You can also trigger a one-off refresh from Administration → Archiving, or hit the CLI directly:
docker exec -it freshrss php /var/www/FreshRSS/app/actualize_script.php
API Access and Mobile Sync
Most self-hosted RSS tools stop at web access. FreshRSS goes further — it implements the Google Reader API (plus Fever API via extension), making it compatible with nearly every RSS client that supports Google Reader backends. That’s a surprisingly large ecosystem.
Enabling the API
Head to User settings → Profile and set an API password. It can match your login password, but a separate one is cleaner. Then go to Administration → Authentication and check Allow API access.
Your API endpoint will be:
https://rss.yourdomain.com/api/greader.php
Mobile Client Setup
My daily setup: NetNewsWire on iOS and Reeder 5 on macOS — both support Google Reader API natively. Point them at your FreshRSS URL with your username and API password. Sync is near-instant over both WiFi and LTE.
On Android, FeedMe and Read You (fully open source) both work well with the same endpoint.
Importing Your Existing Feeds
Migrating from Feedly, Inoreader, or anything else? Export your subscriptions as OPML, then import at Subscription management → Import/Export. I imported 340 feeds from Feedly in about 8 seconds — FreshRSS didn’t even flinch.
Automating Backups
Everything lives in ./data: feeds, read states, settings, user data. A simple nightly script covers you:
#!/bin/bash
BACKUP_DIR="/mnt/nas/backups/freshrss"
DATE=$(date +%Y%m%d)
tar -czf "${BACKUP_DIR}/freshrss-${DATE}.tar.gz" ~/freshrss/data ~/freshrss/db
find "${BACKUP_DIR}" -name '*.tar.gz' -mtime +30 -delete
Add it to cron (crontab -e) to run at 3am:
0 3 * * * /home/user/scripts/backup-freshrss.sh
Practical Tips from Daily Use
Stuff I learned by actually running this for two years — skip these and you’ll hit the same walls I did.
1. Watch Your Feed Volume
FreshRSS handles hundreds of feeds on modest hardware.
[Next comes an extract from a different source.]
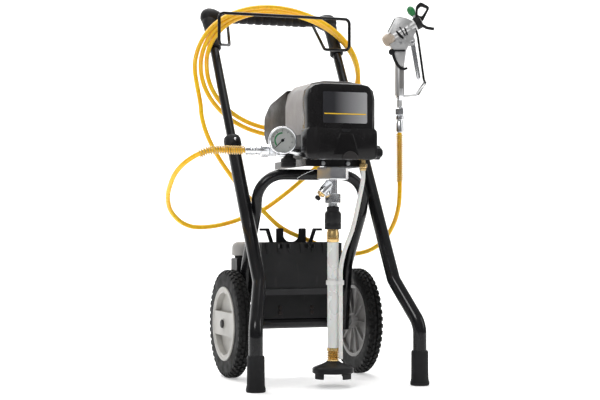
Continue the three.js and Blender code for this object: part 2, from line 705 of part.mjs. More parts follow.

A 1-core, 1GB RAM VPS runs it without complaint. The real bottleneck is high-frequency sources — some news sites push 50+ items a day. Cap retention per feed under Subscription management. I keep 200 articles for most feeds, unlimited for a handful of key ones. That keeps the database lean.
2. The Labels System Is Underrated
Most people ignore FreshRSS’s label system. Don’t. Create labels like Read Later, DevOps, or Newsletters, then set filtering rules to auto-assign them based on feed source or title keywords. It turns FreshRSS from a passive reader into a lightweight content curation layer — no third-party tool required.
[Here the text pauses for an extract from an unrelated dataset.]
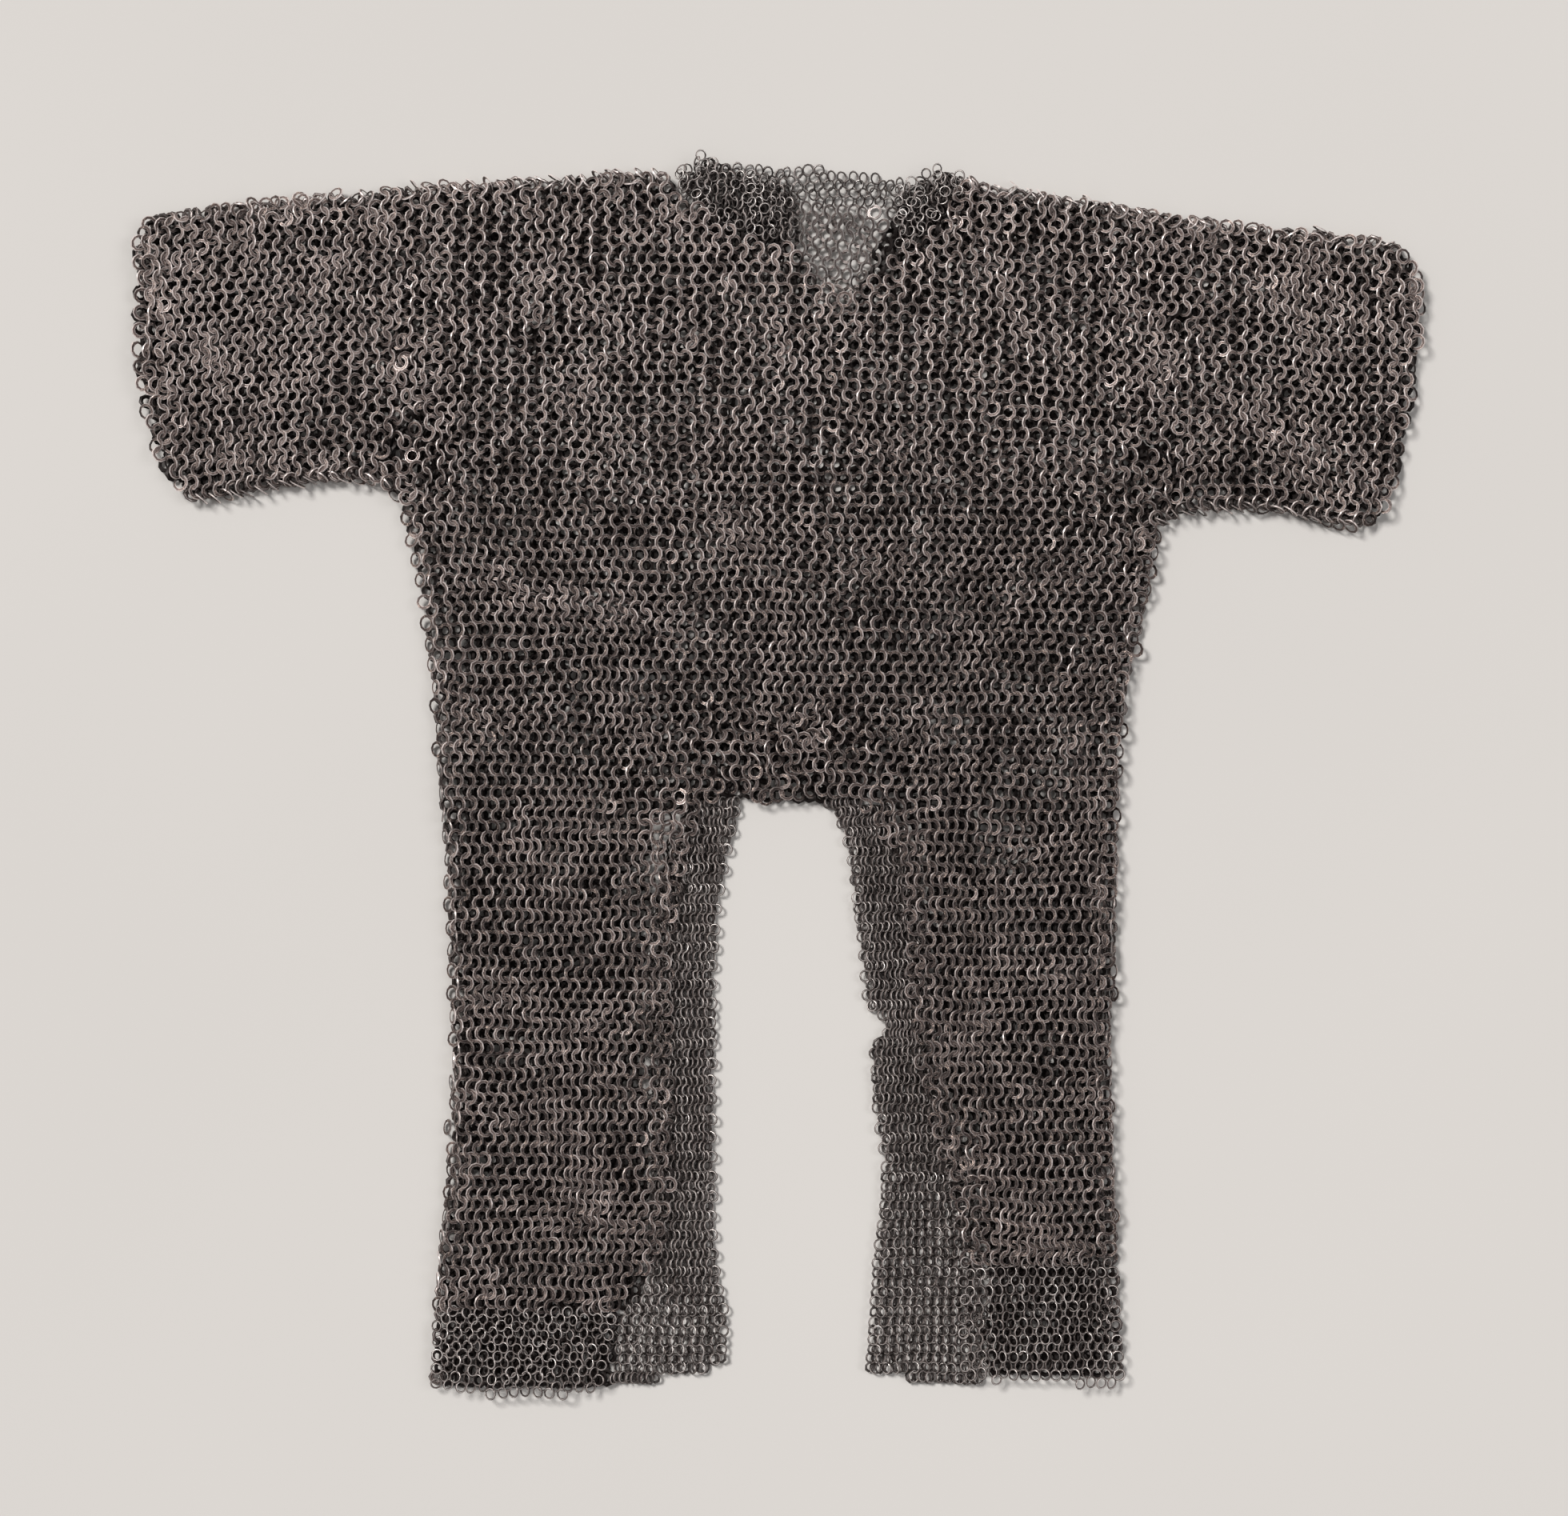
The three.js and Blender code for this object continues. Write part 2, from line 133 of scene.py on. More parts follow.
# How ruffled a place is, from 0 to 1: the sum of the bumps, each its strength times exp(-u^2 - v^2)
# for u and v the distances from its middle over its reaches
def ruffled(x, y):
    total = np.zeros_like(x)
    for middleX, middleY, reachX, reachY, strength in ruffles:
        total += strength * np.exp(-((x / mm - middleX) / reachX) ** 2 - ((y / mm - middleY) / reachY) ** 2)
    return np.clip(total, 0, 1)


# Levels at which rows lie: the running count of rows, one over the row height, passes half numbers.
# Heights are pairs of a level and a row height, both in millimetres, from the top down.
def rowLevels(top, foot, heights):
    fine = np.linspace(top, foot, outlineSettings["rowSteps"])
    height = np.interp(-fine, [-y * mm for y, _ in heights], [h * mm for _, h in heights])
    count = np.concatenate([[0], np.cumsum((fine[0] - fine[1]) / height[1:])])
    return np.interp(np.arange(int(count[-1] + 0.5)) + 0.5, count, fine)


# Each ring's outer radius, the width and thickness of its band, its section, how steeply its rows
# lean and how much that changes where they crowd, in degrees, the cell of cloth that a ring makes
# when spread flat, and how much brighter it is worn
largeRing = {
    "outer": 6.9 * mm, "band": 2.5 * mm, "thick": 1.0 * mm, "segments": 10, "section": "flat",
    "steep": 31, "crowded": 20, "cell": (10.2 * mm, 8.7 * mm), "worn": 0.0,
}
hiddenRing = {
    **largeRing, "band": 3.7 * mm, "thick": 1.15 * mm, "segments": 8, "section": "under", "steep": 26,
}
neckRing = {**largeRing, "outer": 6.5 * mm, "band": 2.3 * mm, "segments": 12}
smallRing = {
    "outer": 5.2 * mm, "band": 1.6 * mm, "thick": 1.1 * mm, "segments": 11, "section": "wire",
    "steep": 42, "crowded": -25, "cell": (7.8 * mm, 7.0 * mm), "worn": 0.14,
}
turnedRing = {**smallRing, "band": 2.3 * mm, "segments": 7, "section": "under", "steep": 30, "crowded": 20}
collarRing = {
    **smallRing, "outer": 4.8 * mm, "band": 1.3 * mm, "segments": 12,
    "cell": (7.2 * mm, 6.4 * mm), "worn": 0.0,
}
bandRing = {**smallRing, "worn": -0.1}

# A section's corners, as shares of the band's width and thickness from its middle, the place of each
# of its sides in the finish (0 to 0.25 is the flat face, 0.75 to 1 the outer rim, which is pale as worn
# metal and as a painted highlight), the sides that face inward, which take grime and painted shade,
# and whether its edges are crisp
sections = {
    "flat": {
        "corners": np.array([[0.36, 0.5], [-0.5, 0.4], [0.5, -0.5]]),
        "places": np.array([[0, 0.25], [0.3, 0.6], [0.75, 1.0]]), "inward": (1,), "crisp": True,
    },
    "under": {
        "corners": np.array([[0.5, -0.5], [0.0, 0.6], [-0.5, -0.5]]),
        "places": np.array([[0.3, 0.2], [0.2, 0.3], [0.5, 0.8]]), "inward": (0, 1), "crisp": True,
    },
    "wire": {
        "corners": np.array([[0.5, -0.4], [0.05, 0.6], [-0.5, -0.4]]),
        "places": np.array([[0.62, 0.80], [0.80, 0.62], [0.60, 0.60]]), "inward": (2,), "crisp": False,
    },
}
lapWider = 1.3  # the band's width at the lap, where the wire's ends were hammered flat, over its own
grimeAndShadeHeights = (-1.9 * mm, -0.5 * mm)  # over a ring's middle: grime and painted shade below the first, none from the second

# Heights that the layers lie at, the round of a fold, and what is kept clear of the table
laid = {
    "lowerLayer": 4.6 * mm, "upperLayer": 11.4 * mm, "middle": 7.15 * mm, "fold": 7.0 * mm,
    "clear": 0.1 * mm, "clearRadius": 1.05, "clearThick": 0.6,
}
far = 1.0  # a distance past every edge

# How far rings stray, as the spread of a normal draw: turns in degrees, shifts and heights in metres.
# A fully ruffled place adds "ruffle" times as much. A share of the rings has fallen flat. A ring's lap
# comes anywhere in its turn, in radians.
stray = {
    "turn": 6, "yaw": 8, "shift": 0.5 * mm, "height": 0.35 * mm, "size": 0.022, "oval": 0.022,
    "ruffle": 2.2, "lap": 6.283,
    "fallen": 0.002, "fallenRuffled": 0.035, "fallenTurn": 12, "fallenUp": 0.8 * mm,
    "foldTurn": 13, "foldPoke": 1.1 * mm, "edgeFlat": 0.65, "edgeReach": 0.8,
}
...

3. Use the Sharing Integrations
Under User settings → Sharing, you can wire up one-click saving to Pocket, Wallabag, or any custom URL. Mine points to a self-hosted Wallabag instance. Long reads get saved with a single click, no tab-juggling.
4. Debugging Feed Fetch Issues
When a feed stops updating, check its status in Subscription management — feeds with errors get flagged there. Nine times out of ten it’s a changed RSS URL, a downed site, or a feed that now requires auth. Test any URL directly from inside the container:
docker exec -it freshrss curl -I 'https://example.com/feed.xml'
5. Memory Usage Tuning
On low-memory VPS hosts, add resource limits to prevent runaway usage:
services:
freshrss:
# ... other config
deploy:
resources:
limits:
memory: 256M
FreshRSS with SQLite sits comfortably under 100MB in normal use. PostgreSQL adds a bit more overhead, but you’re still well under 256MB for personal workloads.
6. Extensions Worth Installing
The ./extensions volume exists for a reason. Three I actually use day-to-day:
- xExtension-CustomCSS — tweak the UI without touching core files
- cn-metrics — useful if you follow Chinese-language tech feeds
- Fever API extension — enables Reeder’s Fever protocol compatibility
Drop extensions into ~/freshrss/extensions/ and activate them under Administration → Extensions.
7. Keeping the Image Updated
FreshRSS ships updates regularly. The upgrade path with Docker Compose is two commands:
docker compose pull
docker compose up -d
Database migrations run automatically on startup. Still, take a backup before any major version jump. It takes 30 seconds and you’ll be glad you did if something goes sideways.
After two-plus years running FreshRSS daily, it’s become infrastructure I don’t think about — which is the highest compliment you can give a self-hosted service. Lightweight, solid API support, compatible with every mobile client I’ve tried. If you’re building a homelab, an RSS reader you actually control is worth having. FreshRSS is the one I’d recommend without hesitation.